The idea would be to re-privatise the bank (possibly merged with other
banks which suffered the same fate) once it could be made a going
concern again, making significant money for the treasury (and hence
the taxpayer).
Isn't that what's happened?
 
M

M Holmes

James Harris said:
I understand that to let a bank fail is to be avoided as it loses the
savings and pensions of many people.
Not necessarily. There's a government (taxpayer) guarantee up to 50,000
(90% of and it was 32,000).

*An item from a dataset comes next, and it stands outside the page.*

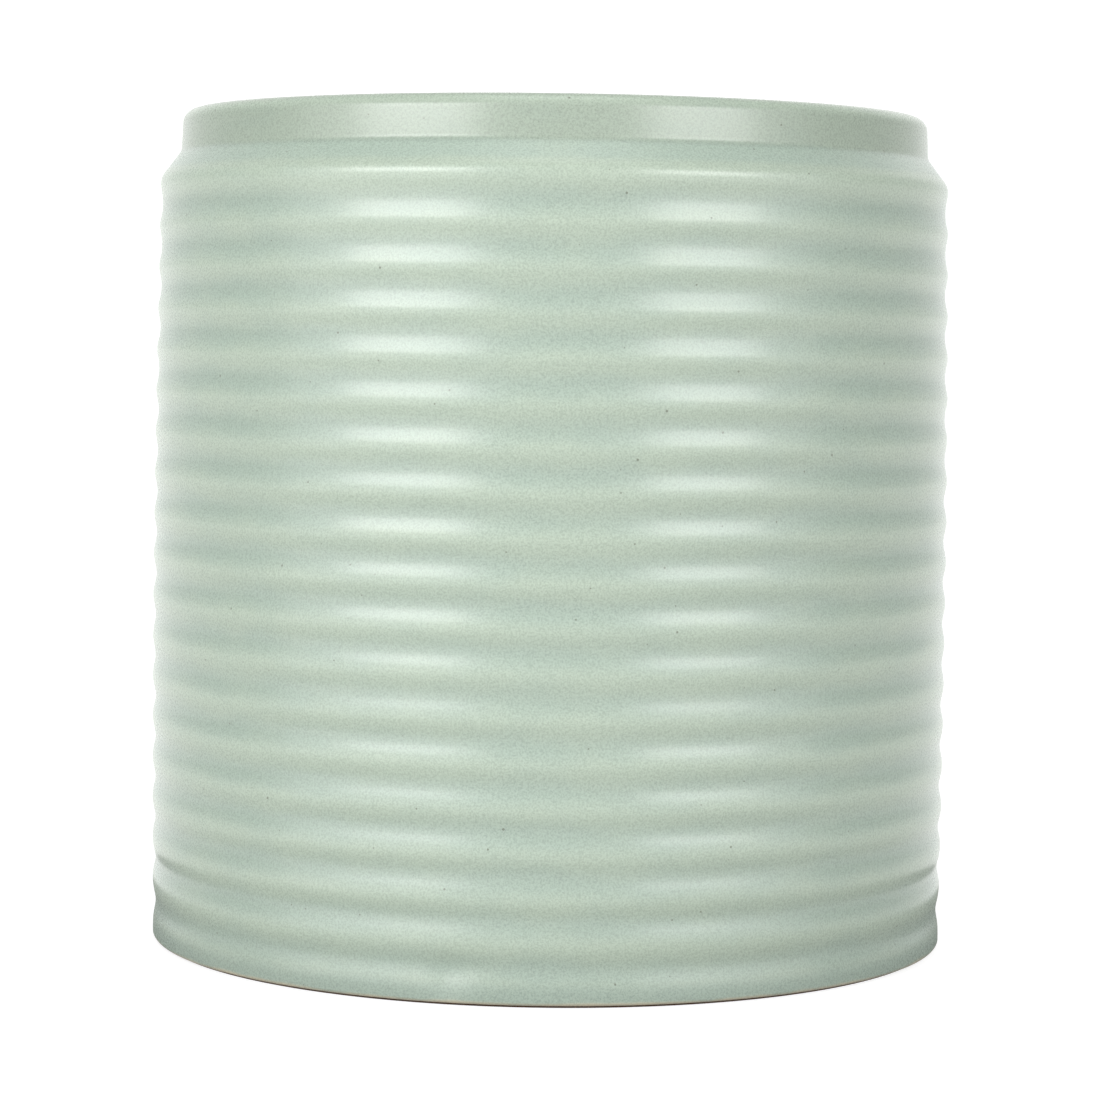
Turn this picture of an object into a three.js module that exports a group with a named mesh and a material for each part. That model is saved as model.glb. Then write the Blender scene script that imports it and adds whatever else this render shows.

If they'd lett Northern Rock fail on day
zero (something that would have concentrated minds at other banks) then
there'd have been enough from the sale of assets to pay all depositors.
Keeping it going has actually lost more money as asset values
(mortgage-backs) have become more impaired and fallen in value.
Would it have been practical for
the government - rather than propping up a bank with taxpayer money -
to let it effectively become bankrupt then nationalise it at rock
bottom price?
Yes, probably.
The people who would lose out would be the shareholders and, possibly,
the board. While I'm not saying to target shareholders per se it seems
more appropriate for them to lose out (they invested in a business
which failed) rather than the taxpayer.
Exactly.

The idea would be to re-privatise the bank (possibly merged with other
banks which suffered the same fate) once it could be made a going
concern again, making significant money for the treasury (and hence
the taxpayer).
Or just skip the nationalisation part and let folks like Soros and
Buffet start new solid banks by buying the useful assets, and poaching
the useful staff, or the defunct banks.

It's gonna happen eventually anyway because damn near all of the banks
were already insolvent. All we're doing in the meantime is extending the
depression and throwing good money after bad that will take generations
to pay back.

FoFP
 
M

Mark

Isn't that what's happened?
I would say not. The government have lent billions of pounds to the
banks in exchange for possibly overvalued "assets" that I certainly
would not invest in.

If the govt let the bank go bust it could potentionally nationalise it
at no cost to the taxpayer.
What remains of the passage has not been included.